→ **WHAT YOU ARE ASKED TO DO**: Repeat only the lines from the one containing "label = make_label()" through the one containing "before = set(bpy.data.objects)", exactly as written, both ends included.

BEGIN MATERIAL PROVIDED

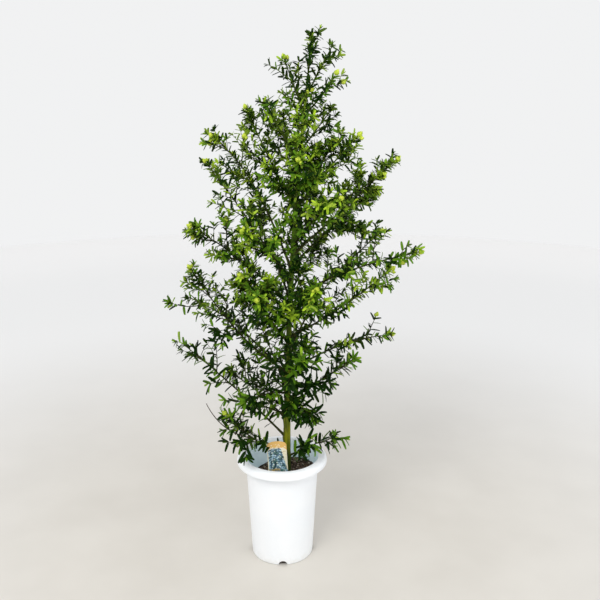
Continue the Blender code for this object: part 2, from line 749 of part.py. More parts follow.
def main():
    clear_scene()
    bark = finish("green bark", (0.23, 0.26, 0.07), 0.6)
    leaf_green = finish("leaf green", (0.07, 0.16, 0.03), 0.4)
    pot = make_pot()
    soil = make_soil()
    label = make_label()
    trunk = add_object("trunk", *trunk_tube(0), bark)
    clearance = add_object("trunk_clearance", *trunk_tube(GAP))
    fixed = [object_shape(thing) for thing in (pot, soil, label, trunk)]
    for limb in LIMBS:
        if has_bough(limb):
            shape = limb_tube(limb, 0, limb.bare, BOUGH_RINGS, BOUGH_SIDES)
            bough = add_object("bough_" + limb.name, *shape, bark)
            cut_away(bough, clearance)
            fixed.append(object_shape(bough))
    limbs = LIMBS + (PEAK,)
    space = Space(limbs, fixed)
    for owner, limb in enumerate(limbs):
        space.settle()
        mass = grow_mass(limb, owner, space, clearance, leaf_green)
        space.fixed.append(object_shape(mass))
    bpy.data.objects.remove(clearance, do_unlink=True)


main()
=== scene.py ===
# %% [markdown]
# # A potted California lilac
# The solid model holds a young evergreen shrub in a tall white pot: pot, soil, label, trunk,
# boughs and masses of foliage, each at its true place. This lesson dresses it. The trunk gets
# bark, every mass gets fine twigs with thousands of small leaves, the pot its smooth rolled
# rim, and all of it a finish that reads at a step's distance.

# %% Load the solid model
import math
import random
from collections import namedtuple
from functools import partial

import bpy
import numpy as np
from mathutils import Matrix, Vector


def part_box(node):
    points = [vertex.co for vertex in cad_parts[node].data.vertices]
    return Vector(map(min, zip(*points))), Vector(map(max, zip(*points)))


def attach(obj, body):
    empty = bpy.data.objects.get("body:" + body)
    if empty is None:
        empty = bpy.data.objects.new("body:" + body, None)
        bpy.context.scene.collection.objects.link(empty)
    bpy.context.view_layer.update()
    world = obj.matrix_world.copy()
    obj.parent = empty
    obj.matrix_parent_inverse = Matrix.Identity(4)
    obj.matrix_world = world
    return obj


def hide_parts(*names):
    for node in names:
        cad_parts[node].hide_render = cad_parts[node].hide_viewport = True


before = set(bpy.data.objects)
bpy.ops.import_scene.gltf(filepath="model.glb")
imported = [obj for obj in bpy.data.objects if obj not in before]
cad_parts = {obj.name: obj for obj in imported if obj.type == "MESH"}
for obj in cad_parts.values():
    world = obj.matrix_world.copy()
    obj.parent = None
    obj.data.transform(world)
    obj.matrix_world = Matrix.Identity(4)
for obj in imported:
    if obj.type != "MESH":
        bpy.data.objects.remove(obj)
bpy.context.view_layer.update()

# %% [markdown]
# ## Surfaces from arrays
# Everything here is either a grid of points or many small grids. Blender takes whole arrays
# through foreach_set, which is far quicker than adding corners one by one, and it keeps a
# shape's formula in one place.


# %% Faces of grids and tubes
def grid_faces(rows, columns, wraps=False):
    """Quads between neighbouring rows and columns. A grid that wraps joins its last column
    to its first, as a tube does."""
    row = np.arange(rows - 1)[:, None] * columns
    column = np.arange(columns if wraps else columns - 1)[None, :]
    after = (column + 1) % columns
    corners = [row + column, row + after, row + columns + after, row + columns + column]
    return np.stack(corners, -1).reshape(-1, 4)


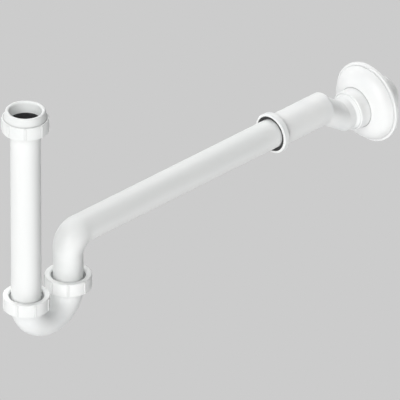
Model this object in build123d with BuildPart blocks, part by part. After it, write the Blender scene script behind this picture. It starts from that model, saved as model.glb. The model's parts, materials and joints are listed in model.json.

END MATERIAL PROVIDED

→ **ANSWER FOR THIS EXERCISE**:
    label = make_label()
    trunk = add_object("trunk", *trunk_tube(0), bark)
    clearance = add_object("trunk_clearance", *trunk_tube(GAP))
    fixed = [object_shape(thing) for thing in (pot, soil, label, trunk)]
    for limb in LIMBS:
        if has_bough(limb):
            shape = limb_tube(limb, 0, limb.bare, BOUGH_RINGS, BOUGH_SIDES)
            bough = add_object("bough_" + limb.name, *shape, bark)
            cut_away(bough, clearance)
            fixed.append(object_shape(bough))
    limbs = LIMBS + (PEAK,)
    space = Space(limbs, fixed)
    for owner, limb in enumerate(limbs):
        space.settle()
        mass = grow_mass(limb, owner, space, clearance, leaf_green)
        space.fixed.append(object_shape(mass))
    bpy.data.objects.remove(clearance, do_unlink=True)


main()
=== scene.py ===
# %% [markdown]
# # A potted California lilac
# The solid model holds a young evergreen shrub in a tall white pot: pot, soil, label, trunk,
# boughs and masses of foliage, each at its true place. This lesson dresses it. The trunk gets
# bark, every mass gets fine twigs with thousands of small leaves, the pot its smooth rolled
# rim, and all of it a finish that reads at a step's distance.

# %% Load the solid model
import math
import random
from collections import namedtuple
from functools import partial

import bpy
import numpy as np
from mathutils import Matrix, Vector


def part_box(node):
    points = [vertex.co for vertex in cad_parts[node].data.vertices]
    return Vector(map(min, zip(*points))), Vector(map(max, zip(*points)))


def attach(obj, body):
    empty = bpy.data.objects.get("body:" + body)
    if empty is None:
        empty = bpy.data.objects.new("body:" + body, None)
        bpy.context.scene.collection.objects.link(empty)
    bpy.context.view_layer.update()
    world = obj.matrix_world.copy()
    obj.parent = empty
    obj.matrix_parent_inverse = Matrix.Identity(4)
    obj.matrix_world = world
    return obj


def hide_parts(*names):
    for node in names:
        cad_parts[node].hide_render = cad_parts[node].hide_viewport = True


before = set(bpy.data.objects)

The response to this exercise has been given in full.